[begin Stored data]

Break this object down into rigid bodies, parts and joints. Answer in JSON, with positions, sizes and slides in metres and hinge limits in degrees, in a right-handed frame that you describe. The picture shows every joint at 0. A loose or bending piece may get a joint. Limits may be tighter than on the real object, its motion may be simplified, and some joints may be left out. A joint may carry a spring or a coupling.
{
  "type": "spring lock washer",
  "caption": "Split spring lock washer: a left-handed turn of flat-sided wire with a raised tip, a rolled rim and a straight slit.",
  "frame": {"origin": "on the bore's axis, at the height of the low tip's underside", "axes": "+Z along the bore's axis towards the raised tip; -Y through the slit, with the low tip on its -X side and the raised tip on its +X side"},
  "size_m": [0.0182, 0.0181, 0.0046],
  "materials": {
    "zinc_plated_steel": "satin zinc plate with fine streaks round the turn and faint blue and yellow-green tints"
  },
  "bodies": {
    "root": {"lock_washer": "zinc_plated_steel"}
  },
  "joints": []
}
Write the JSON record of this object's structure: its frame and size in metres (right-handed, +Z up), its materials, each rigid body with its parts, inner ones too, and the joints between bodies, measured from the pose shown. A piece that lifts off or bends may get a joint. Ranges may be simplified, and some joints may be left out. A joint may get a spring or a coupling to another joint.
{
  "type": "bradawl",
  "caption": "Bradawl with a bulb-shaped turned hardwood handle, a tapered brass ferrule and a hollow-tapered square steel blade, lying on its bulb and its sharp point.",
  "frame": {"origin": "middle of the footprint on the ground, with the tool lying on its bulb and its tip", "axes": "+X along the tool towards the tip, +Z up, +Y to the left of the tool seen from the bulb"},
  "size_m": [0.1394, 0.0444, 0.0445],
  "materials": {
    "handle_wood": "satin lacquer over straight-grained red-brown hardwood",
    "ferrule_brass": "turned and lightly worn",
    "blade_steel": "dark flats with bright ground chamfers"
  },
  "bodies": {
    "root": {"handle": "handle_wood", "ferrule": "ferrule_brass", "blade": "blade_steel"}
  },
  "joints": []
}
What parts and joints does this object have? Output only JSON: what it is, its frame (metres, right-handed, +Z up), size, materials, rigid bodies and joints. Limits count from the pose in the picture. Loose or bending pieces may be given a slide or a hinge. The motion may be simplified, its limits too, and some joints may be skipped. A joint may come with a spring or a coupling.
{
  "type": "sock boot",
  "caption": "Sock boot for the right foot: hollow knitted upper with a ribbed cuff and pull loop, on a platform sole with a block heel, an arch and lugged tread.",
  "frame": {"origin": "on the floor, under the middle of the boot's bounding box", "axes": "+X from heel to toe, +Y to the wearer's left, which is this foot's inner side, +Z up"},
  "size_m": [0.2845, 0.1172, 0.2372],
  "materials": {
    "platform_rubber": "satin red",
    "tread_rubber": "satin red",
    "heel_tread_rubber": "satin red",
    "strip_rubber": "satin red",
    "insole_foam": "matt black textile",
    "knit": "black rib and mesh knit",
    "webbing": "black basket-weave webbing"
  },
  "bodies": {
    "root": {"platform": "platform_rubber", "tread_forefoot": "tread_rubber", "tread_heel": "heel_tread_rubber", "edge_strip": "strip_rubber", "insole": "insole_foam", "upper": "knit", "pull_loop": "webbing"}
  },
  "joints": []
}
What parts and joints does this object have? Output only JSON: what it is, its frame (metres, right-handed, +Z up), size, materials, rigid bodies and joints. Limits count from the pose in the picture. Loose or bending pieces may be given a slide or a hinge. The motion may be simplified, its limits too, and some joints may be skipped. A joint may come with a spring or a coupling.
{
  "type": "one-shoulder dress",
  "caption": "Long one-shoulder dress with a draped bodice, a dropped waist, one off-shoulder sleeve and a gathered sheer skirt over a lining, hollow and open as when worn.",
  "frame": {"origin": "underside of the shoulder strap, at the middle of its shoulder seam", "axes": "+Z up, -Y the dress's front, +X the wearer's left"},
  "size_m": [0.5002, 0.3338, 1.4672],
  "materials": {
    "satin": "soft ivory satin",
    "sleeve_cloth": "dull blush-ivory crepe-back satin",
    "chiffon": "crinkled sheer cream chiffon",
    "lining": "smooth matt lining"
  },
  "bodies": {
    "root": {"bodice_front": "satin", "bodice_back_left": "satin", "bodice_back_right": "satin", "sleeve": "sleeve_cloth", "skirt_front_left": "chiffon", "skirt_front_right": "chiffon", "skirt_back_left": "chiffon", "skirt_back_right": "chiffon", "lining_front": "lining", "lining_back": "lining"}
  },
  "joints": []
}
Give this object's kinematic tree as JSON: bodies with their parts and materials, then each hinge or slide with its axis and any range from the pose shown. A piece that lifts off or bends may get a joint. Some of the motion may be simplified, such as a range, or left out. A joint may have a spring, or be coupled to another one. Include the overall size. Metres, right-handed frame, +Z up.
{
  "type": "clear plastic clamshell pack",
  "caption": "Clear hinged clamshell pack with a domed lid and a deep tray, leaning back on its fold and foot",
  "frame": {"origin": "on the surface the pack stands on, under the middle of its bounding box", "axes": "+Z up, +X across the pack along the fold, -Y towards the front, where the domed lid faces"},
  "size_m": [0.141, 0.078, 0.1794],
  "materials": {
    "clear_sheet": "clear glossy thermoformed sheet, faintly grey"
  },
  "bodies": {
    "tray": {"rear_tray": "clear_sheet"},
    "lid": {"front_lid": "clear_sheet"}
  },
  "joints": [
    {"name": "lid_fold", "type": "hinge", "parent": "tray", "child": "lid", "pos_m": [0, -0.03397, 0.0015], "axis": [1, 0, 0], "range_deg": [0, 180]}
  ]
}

[end Stored data]

▶ Task description: Your task is to quote the listing above word for word.

▶ Task response:
Break this object down into rigid bodies, parts and joints. Answer in JSON, with positions, sizes and slides in metres and hinge limits in degrees, in a right-handed frame that you describe. The picture shows every joint at 0. A loose or bending piece may get a joint. Limits may be tighter than on the real object, its motion may be simplified, and some joints may be left out. A joint may carry a spring or a coupling.
{
  "type": "spring lock washer",
  "caption": "Split spring lock washer: a left-handed turn of flat-sided wire with a raised tip, a rolled rim and a straight slit.",
  "frame": {"origin": "on the bore's axis, at the height of the low tip's underside", "axes": "+Z along the bore's axis towards the raised tip; -Y through the slit, with the low tip on its -X side and the raised tip on its +X side"},
  "size_m": [0.0182, 0.0181, 0.0046],
  "materials": {
    "zinc_plated_steel": "satin zinc plate with fine streaks round the turn and faint blue and yellow-green tints"
  },
  "bodies": {
    "root": {"lock_washer": "zinc_plated_steel"}
  },
  "joints": []
}
Write the JSON record of this object's structure: its frame and size in metres (right-handed, +Z up), its materials, each rigid body with its parts, inner ones too, and the joints between bodies, measured from the pose shown. A piece that lifts off or bends may get a joint. Ranges may be simplified, and some joints may be left out. A joint may get a spring or a coupling to another joint.
{
  "type": "bradawl",
  "caption": "Bradawl with a bulb-shaped turned hardwood handle, a tapered brass ferrule and a hollow-tapered square steel blade, lying on its bulb and its sharp point.",
  "frame": {"origin": "middle of the footprint on the ground, with the tool lying on its bulb and its tip", "axes": "+X along the tool towards the tip, +Z up, +Y to the left of the tool seen from the bulb"},
  "size_m": [0.1394, 0.0444, 0.0445],
  "materials": {
    "handle_wood": "satin lacquer over straight-grained red-brown hardwood",
    "ferrule_brass": "turned and lightly worn",
    "blade_steel": "dark flats with bright ground chamfers"
  },
  "bodies": {
    "root": {"handle": "handle_wood", "ferrule": "ferrule_brass", "blade": "blade_steel"}
  },
  "joints": []
}
What parts and joints does this object have? Output only JSON: what it is, its frame (metres, right-handed, +Z up), size, materials, rigid bodies and joints. Limits count from the pose in the picture. Loose or bending pieces may be given a slide or a hinge. The motion may be simplified, its limits too, and some joints may be skipped. A joint may come with a spring or a coupling.
{
  "type": "sock boot",
  "caption": "Sock boot for the right foot: hollow knitted upper with a ribbed cuff and pull loop, on a platform sole with a block heel, an arch and lugged tread.",
  "frame": {"origin": "on the floor, under the middle of the boot's bounding box", "axes": "+X from heel to toe, +Y to the wearer's left, which is this foot's inner side, +Z up"},
  "size_m": [0.2845, 0.1172, 0.2372],
  "materials": {
    "platform_rubber": "satin red",
    "tread_rubber": "satin red",
    "heel_tread_rubber": "satin red",
    "strip_rubber": "satin red",
    "insole_foam": "matt black textile",
    "knit": "black rib and mesh knit",
    "webbing": "black basket-weave webbing"
  },
  "bodies": {
    "root": {"platform": "platform_rubber", "tread_forefoot": "tread_rubber", "tread_heel": "heel_tread_rubber", "edge_strip": "strip_rubber", "insole": "insole_foam", "upper": "knit", "pull_loop": "webbing"}
  },
  "joints": []
}
What parts and joints does this object have? Output only JSON: what it is, its frame (metres, right-handed, +Z up), size, materials, rigid bodies and joints. Limits count from the pose in the picture. Loose or bending pieces may be given a slide or a hinge. The motion may be simplified, its limits too, and some joints may be skipped. A joint may come with a spring or a coupling.
{
  "type": "one-shoulder dress",
  "caption": "Long one-shoulder dress with a draped bodice, a dropped waist, one off-shoulder sleeve and a gathered sheer skirt over a lining, hollow and open as when worn.",
  "frame": {"origin": "underside of the shoulder strap, at the middle of its shoulder seam", "axes": "+Z up, -Y the dress's front, +X the wearer's left"},
  "size_m": [0.5002, 0.3338, 1.4672],
  "materials": {
    "satin": "soft ivory satin",
    "sleeve_cloth": "dull blush-ivory crepe-back satin",
    "chiffon": "crinkled sheer cream chiffon",
    "lining": "smooth matt lining"
  },
  "bodies": {
    "root": {"bodice_front": "satin", "bodice_back_left": "satin", "bodice_back_right": "satin", "sleeve": "sleeve_cloth", "skirt_front_left": "chiffon", "skirt_front_right": "chiffon", "skirt_back_left": "chiffon", "skirt_back_right": "chiffon", "lining_front": "lining", "lining_back": "lining"}
  },
  "joints": []
}
Give this object's kinematic tree as JSON: bodies with their parts and materials, then each hinge or slide with its axis and any range from the pose shown. A piece that lifts off or bends may get a joint. Some of the motion may be simplified, such as a range, or left out. A joint may have a spring, or be coupled to another one. Include the overall size. Metres, right-handed frame, +Z up.
{
  "type": "clear plastic clamshell pack",
  "caption": "Clear hinged clamshell pack with a domed lid and a deep tray, leaning back on its fold and foot",
  "frame": {"origin": "on the surface the pack stands on, under the middle of its bounding box", "axes": "+Z up, +X across the pack along the fold, -Y towards the front, where the domed lid faces"},
  "size_m": [0.141, 0.078, 0.1794],
  "materials": {
    "clear_sheet": "clear glossy thermoformed sheet, faintly grey"
  },
  "bodies": {
    "tray": {"rear_tray": "clear_sheet"},
    "lid": {"front_lid": "clear_sheet"}
  },
  "joints": [
    {"name": "lid_fold", "type": "hinge", "parent": "tray", "child": "lid", "pos_m": [0, -0.03397, 0.0015], "axis": [1, 0, 0], "range_deg": [0, 180]}
  ]
}